On the footer I put a 6" x 6" berm of mortar on the outside perimeter and a like berm of mortar on the inside perimeter which left a foot or so gap between berms that I filled with limed sawdust. Once the mortar and sawdust were in place logs were placed about 3-4 inches apart. Rinse and repeat.
Alaska don't have termites yet but Cordwood construction dates back over a thousand years manly were used for out buildings and barns.

Excuse the bright reflection off the top of my head but the picture shows a little of what I've been talking about.

mvphoto52700.jpg
 
hello you did not say when it was run last so I would like to add one of my thoughts I had a stihl saw sit all summer one time and the mud dobbers plugged up the exhaust outlet it acted the same way just a thought
 
As a follow-up to everyone who responded, I took the suggestion of using gas instead of starting fluid. I poured about a teaspoon down into the carb body/choke opening. Then after a few pulls it fired and would even run at idle for maybe 10 seconds. Took out the NGK plug and put in a champion--made no difference, so put the NGK plug back in.

I took a look at the Walbro carb linkage and found that the choke lever was binding/hitting on the inside of the air cleaner assembly (a piece of plastic). This prevented the choke from fully closing, and also did not allow the lever on the choke plate shaft to "latch" with the throttle shaft to "set the throttle." This is unrelated to the current problem but does explain why the saw was always hard to start when hot, as the choke is supposed to hold the throttle open about 1/4 until the handle is squeezed, releasing the choke and the throttle at the same time. I ground the plastic away in the offending spot with a rotary grinder and after some trial and error can now set the choke and throttle like I should.

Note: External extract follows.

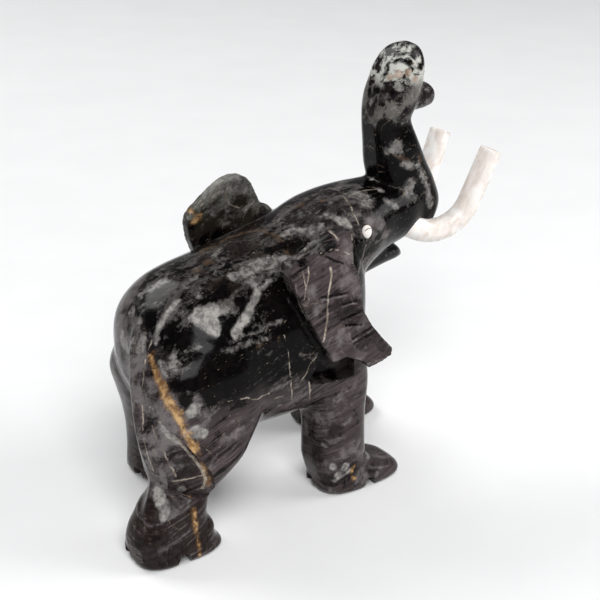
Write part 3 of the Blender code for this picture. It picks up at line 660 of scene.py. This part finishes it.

Anyway, I can now get the saw to reliably start, but it will only run at half choke, and then only for 20 seconds or so. After squeezing the throttle lever and dropping to low idle it will stall. So I am thinking there must be some obstruction in the carb idle jets still in there and/or a pinhole leak in the gas lines that is interfering with good fuel flow and/or a diaphragm problem (or all three). I tried it with the fuel filter removed and that made no difference, so I do not think it is the filter, although it is the original (5 yrs old) so probably time for replacement anyway.

It will be a few days yet when I get back to this but will post my results if/when I make any progress for the benefit of anyone with a similar problem. Thanks to everyone with the good suggestions. I learned something about cord wood houses anyway. Pretty interesting--but looks like a lot of work. Dave
 
As a follow-up to anyone reading this in the future, the problem was that the impulse hose that runs from the crankcase to the carburetor had become disconnected from the crankcase. As a result, when at idle, there were no "puffs" of pressure or vacuum going down this line, so no fuel was being pumped. The problem did not occur at start-up because the carb vacuum at full or half choke was enough to pull fuel all the way from the tank, even without impulse power to the fuel pump. Now the saw is at least running (and will rev fully), but does not hold a steady idle. I am thinking this is a tune-up problem and will be multiple attempts at fine carb adjustments to get it right. New diaphragms are on order; a new fuel line and impulse line as well.

I discovered this by removing the spark plug and the carburetor. Pulling the start cord while on the workbench produced plenty of vacuum at the crankcase inlet/carb outlet opening, but no vacuum could be felt at the impulse line which hooks to the top (pump) side of the carb. Replacing this line with a small syringe connected directly to the carb impulse connection and pumping by hand brought fuel to the carb. Upon disassembly sure enough, there was the impulse hose, dangling there, disconnected and doing nothing.